** Begin **

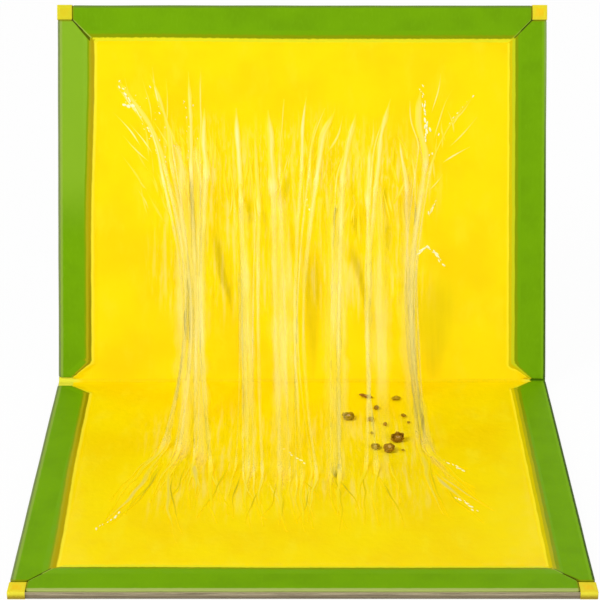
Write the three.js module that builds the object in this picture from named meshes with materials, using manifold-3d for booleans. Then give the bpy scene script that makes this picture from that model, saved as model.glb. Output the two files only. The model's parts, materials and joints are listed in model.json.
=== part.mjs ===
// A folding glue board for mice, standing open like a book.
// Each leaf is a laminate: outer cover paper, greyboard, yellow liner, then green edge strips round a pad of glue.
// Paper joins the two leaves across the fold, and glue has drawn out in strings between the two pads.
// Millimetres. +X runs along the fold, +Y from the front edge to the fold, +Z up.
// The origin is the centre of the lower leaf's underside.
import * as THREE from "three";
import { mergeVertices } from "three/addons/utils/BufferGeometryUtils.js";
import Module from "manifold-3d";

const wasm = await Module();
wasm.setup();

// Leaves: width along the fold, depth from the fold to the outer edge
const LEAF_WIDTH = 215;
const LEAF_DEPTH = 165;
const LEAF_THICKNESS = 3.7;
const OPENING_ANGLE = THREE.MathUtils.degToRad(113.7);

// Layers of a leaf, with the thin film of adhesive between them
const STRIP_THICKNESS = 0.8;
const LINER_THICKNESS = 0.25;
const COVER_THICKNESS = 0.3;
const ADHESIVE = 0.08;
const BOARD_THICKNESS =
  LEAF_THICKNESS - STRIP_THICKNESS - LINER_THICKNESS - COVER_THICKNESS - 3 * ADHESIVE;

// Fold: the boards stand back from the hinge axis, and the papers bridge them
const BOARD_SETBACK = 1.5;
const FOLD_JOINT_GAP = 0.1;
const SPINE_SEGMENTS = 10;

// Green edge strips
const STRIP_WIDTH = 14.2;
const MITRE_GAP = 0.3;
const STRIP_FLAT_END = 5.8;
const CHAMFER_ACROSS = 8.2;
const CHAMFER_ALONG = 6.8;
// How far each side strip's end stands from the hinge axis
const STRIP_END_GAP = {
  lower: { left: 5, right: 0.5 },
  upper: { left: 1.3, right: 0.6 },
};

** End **

Copy out every line of the listing that contains the string "from".

Write the three.js module that builds the object in this picture from named meshes with materials, using manifold-3d for booleans. Then give the bpy scene script that makes this picture from that model, saved as model.glb. Output the two files only. The model's parts, materials and joints are listed in model.json.
// Millimetres. +X runs along the fold, +Y from the front edge to the fold, +Z up.
import * as THREE from "three";
import { mergeVertices } from "three/addons/utils/BufferGeometryUtils.js";
import Module from "manifold-3d";
// Leaves: width along the fold, depth from the fold to the outer edge
// Fold: the boards stand back from the hinge axis, and the papers bridge them
// How far each side strip's end stands from the hinge axis